SEC examiners are warning that many RIAs aren’t giving their chief compliance officers enough authority or resources to properly enforce firm policies.
The agency notices when firms have underfunded compliance departments, Peter Driscoll, director of the SEC’s Office of Compliance Inspections and Examinations, said in a speech last week at an agency outreach event.
The "need for resources must be continually reassessed, as the firm’s business model may grow or shrink, as new business strategies are adopted, or as weaknesses in compliance are identified," he said.
OCIE issued a risk alert last week flagging six areas of “notable deficiencies or weaknesses” in compliance for RIAs, including inadequate resources for compliance departments and insufficient authority for chief compliance officers. The four other areas of concern were annual review problems, failure to carry out written policies, off-the-shelf or incomplete policies, and a lack of properly tailored policies and procedures.
Problem with authority
The SEC noted in the risk alert that a lack of resources was a particular problem among advisory firms that had grown significantly in size or complexity but hadn’t hired additional staff or added adequate information technology, leading to compliance failures.
Carlo di Florio, the former director of OCIE, says if a firm grows and compliance doesn’t follow suit, “it shows the regulator that compliance is an afterthought.”
An advisory firm's compliance spending compared to growth spending is an indicator of whether there’s a “good culture of compliance,” says di Florio, now a partner and global chief services officer at ACA Compliance.

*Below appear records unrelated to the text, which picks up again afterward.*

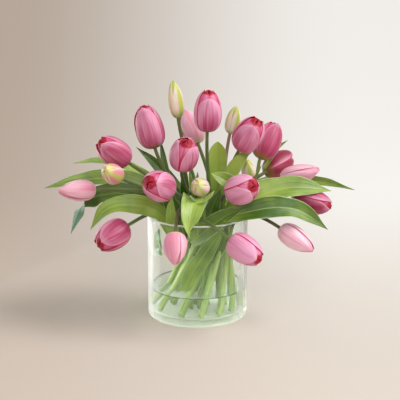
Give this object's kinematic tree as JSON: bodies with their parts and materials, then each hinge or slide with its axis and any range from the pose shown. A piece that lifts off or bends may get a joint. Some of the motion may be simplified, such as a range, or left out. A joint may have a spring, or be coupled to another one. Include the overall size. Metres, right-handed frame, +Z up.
{
  "type": "tulips in a glass vase",
  "caption": "Hand-tied bunch of pink tulips with buds and leaves, standing in water in a clear glass cylinder vase.",
  "frame": {"origin": "centre of the vase's flat underside", "axes": "+Z up; -Y towards the viewer; +X to the viewer's right, the bunch's widest way"},
  "size_m": [0.4648, 0.2351, 0.3543],
  "materials": {
    "glass": "polished",
    "water": "polished",
    "petal": "satin",
    "pale_petal": "satin",
    "green_bud": "satin",
    "stem": "satin",
    "leaf": "satin"
  },
  "bodies": {
    "root": {"vase": "glass", "water": "water", "bloom_01": "green_bud", "bloom_02": "petal", "bloom_03": "petal", "bloom_04": "petal", "bloom_05": "green_bud", "bloom_06": "petal", "bloom_07": "petal", "bloom_08": "petal", "bloom_09": "petal", "bloom_10": "pale_petal", "bloom_11": "petal", "bloom_12": "pale_petal", "bloom_13": "petal", "bloom_14": "pale_petal", "bloom_15": "petal", "bloom_16": "pale_petal", "bloom_17": "green_bud", "bloom_18": "petal", "bloom_19": "petal", "bloom_20": "green_bud", "bloom_21": "petal", "bloom_22": "green_bud", "stem_01": "stem", "stem_02": "stem", "stem_03": "stem", "stem_04": "stem", "stem_05": "stem", "stem_06": "stem", "stem_07": "stem", "stem_08": "stem", "stem_09": "stem", "stem_10": "stem", "stem_11": "stem", "stem_12": "stem", "stem_13": "stem", "stem_14": "stem", "stem_15": "stem", "stem_16": "stem", "stem_17": "stem", "stem_18": "stem", "stem_19": "stem", "stem_20": "stem", "stem_21": "stem", "stem_22": "stem", "leaf_left_long": "leaf", "leaf_left_dark": "leaf", "leaf_left_twist": "leaf", "leaf_left_small": "leaf", "leaf_front_fold": "leaf", "leaf_behind_narrow": "leaf", "leaf_centre_dark": "leaf", "leaf_centre_broad": "leaf", "leaf_centre_slant": "leaf", "leaf_right_big": "leaf", "leaf_right_low": "leaf", "leaf_right_thin": "leaf", "leaf_in_vase_front": "leaf", "leaf_in_vase_left": "leaf"}
  },
  "joints": []
}
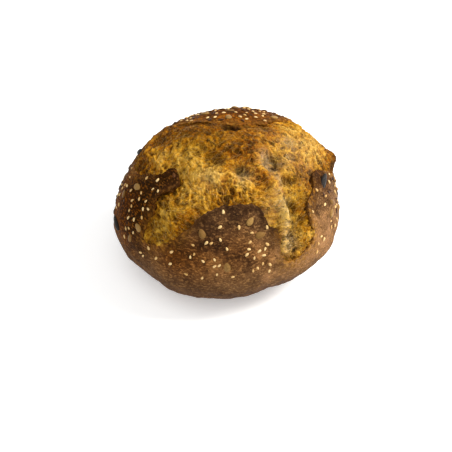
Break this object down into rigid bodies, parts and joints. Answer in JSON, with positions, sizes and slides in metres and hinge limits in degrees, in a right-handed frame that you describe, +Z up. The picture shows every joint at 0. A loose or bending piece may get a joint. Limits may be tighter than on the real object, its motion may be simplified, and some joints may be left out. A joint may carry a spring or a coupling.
{
  "type": "sunflower seed bread",
  "caption": "Round hearth loaf with a flat base, dark crust flaps round a torn golden star, and seeds baked onto the crust.",
  "frame": {"origin": "on the flat base, below the crown", "axes": "+Z up out of the base, -Y towards the side that the picture looks at, +X to its right"},
  "size_m": [0.177, 0.174, 0.1167],
  "materials": {
    "crust": "matte, dark brown baked crust",
    "crumb": "matte, torn golden crumb",
    "sesame": "satin, toasted sesame seeds",
    "kernel": "satin, toasted hulled sunflower kernels",
    "hull": "satin, black sunflower seeds in their hulls"
  },
  "bodies": {
    "root": {"loaf": "crust"}
  },
  "joints": []
}
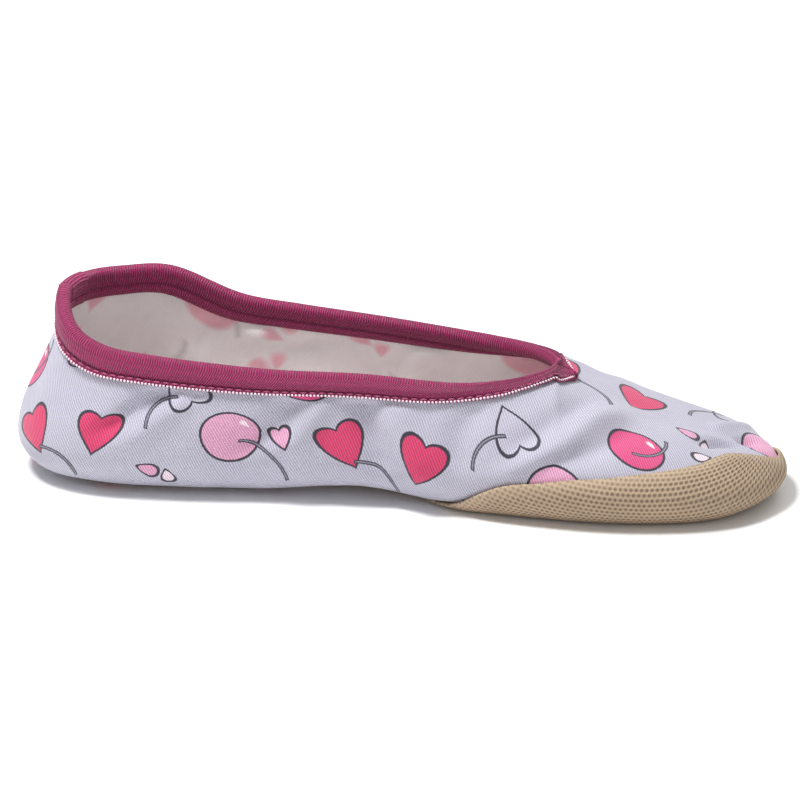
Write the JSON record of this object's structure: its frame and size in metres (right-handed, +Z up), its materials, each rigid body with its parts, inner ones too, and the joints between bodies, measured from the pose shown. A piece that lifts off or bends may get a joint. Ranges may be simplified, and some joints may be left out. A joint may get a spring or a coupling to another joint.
{
  "type": "gymnastics shoe",
  "caption": "Low slip-on gymnastics shoe with a soft one-piece fabric upper, an elastic-bound collar and a thin rubber sole wrapped up round the toe.",
  "frame": {"origin": "on the floor plane at the middle of the shoe's length and width", "axes": "+X along the shoe towards the toe, +Y to the left side seen from the heel, +Z up from the floor"},
  "size_m": [0.196, 0.0654, 0.0485],
  "materials": {
    "outsole": "matt beige rubber, dimpled all over",
    "upper": "lilac-grey ribbed stretch knit with a small fruit and heart print",
    "insole": "off-white cloth",
    "collar_binding": "raspberry elastic tape, finely ribbed"
  },
  "bodies": {
    "root": {"outsole": "outsole", "upper": "upper", "insole": "insole", "collar_binding": "collar_binding"}
  },
  "joints": []
}
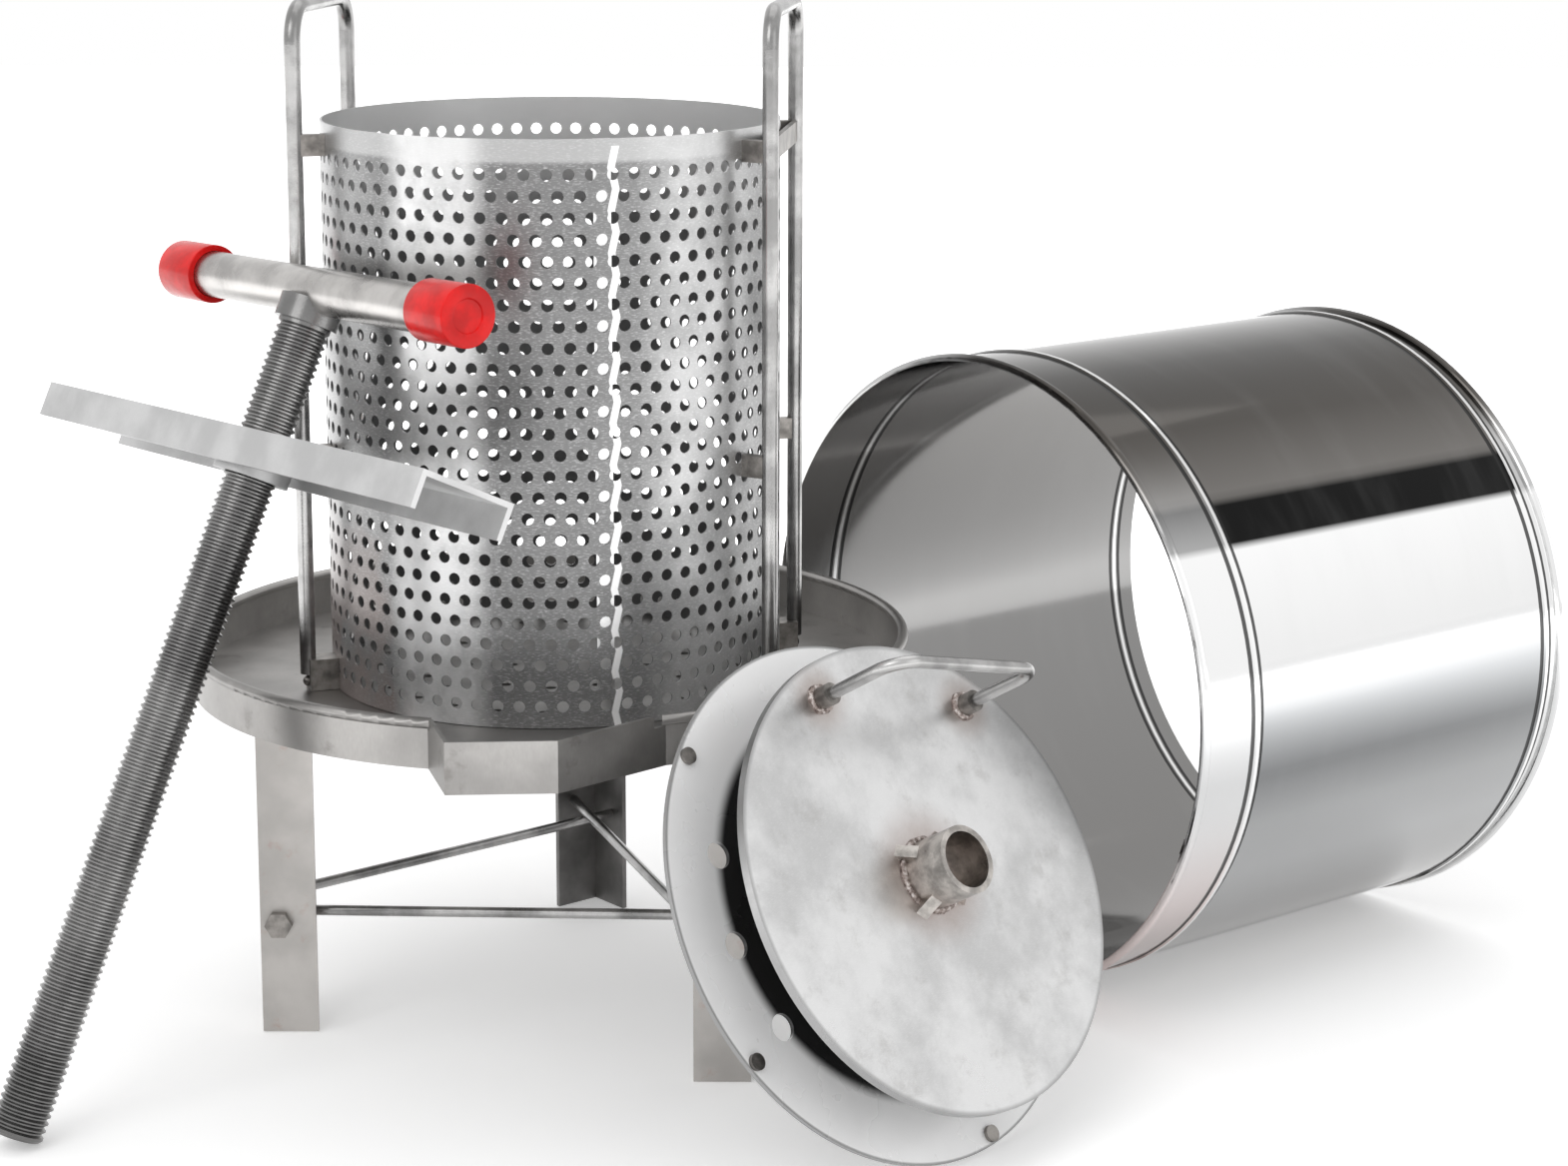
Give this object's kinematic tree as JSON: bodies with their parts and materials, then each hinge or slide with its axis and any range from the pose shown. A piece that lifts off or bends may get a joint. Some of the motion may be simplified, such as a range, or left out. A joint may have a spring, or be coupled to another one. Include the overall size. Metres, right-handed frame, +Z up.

“Firms should appropriately assess their own needs based on their business model, size, sophistication, advisor representative population and dispersal, and provide for sufficient resources as necessary for compliance with applicable laws,” the SEC's Driscoll said in his speech.
The SEC’s risk alert also highlighted problematic cases in which CCOs were prevented from doing their jobs. For instance, examiners had found advisors that restricted their CCOs from “accessing critical compliance information,” such as trading exception reports and investment advisory agreements with key clients. The SEC also found problems among advisors where CCOs were not consulted by senior management and employees of the advisor regarding matters that had potential compliance implications.
“The CCO is not there to fill out irrelevant paperwork or serve as a scapegoat for the firm’s failings,” Driscoll said. Good CCOs can add value to the business by not only helping firms “avoid costly compliance failures” but also guiding advisors on additional business options based on new or amended rules, he added.
Annual review deficiencies
Advisors are required to conduct an annual review of their compliance protocols, but according to the SEC’s alert, there were cases where advisors couldn’t prove those reviews had taken place, or where the reviews were so limited that they didn’t identify any key risk areas.
OCIE also said there were advisors who failed to review compliance procedures for significant parts of their business, such as the “oversight and review of recommended third-party managers, cybersecurity and the calculation of fees and allocation of expenses.”
Earlier this month, the OCIE issued a risk alert on deficiencies it had found in exams of multi-branch RIAs. Last week, the SEC recommended both broker-dealers and RIAs adopt a “dynamic” approach to compliance when dealing with complex exchange-traded products.
The SEC is pushing advisors to take a look at their compliance programs more frequently as business and regulatory landscapes evolve, says di Florio.
“They’re encouraging interim reviews. As you launch a new strategy, you introduce a new product, a new regulation comes out like [the SEC's] Regulation Best Interest, new technology emerges, take the opportunity to take a fresh look at your program,” he says.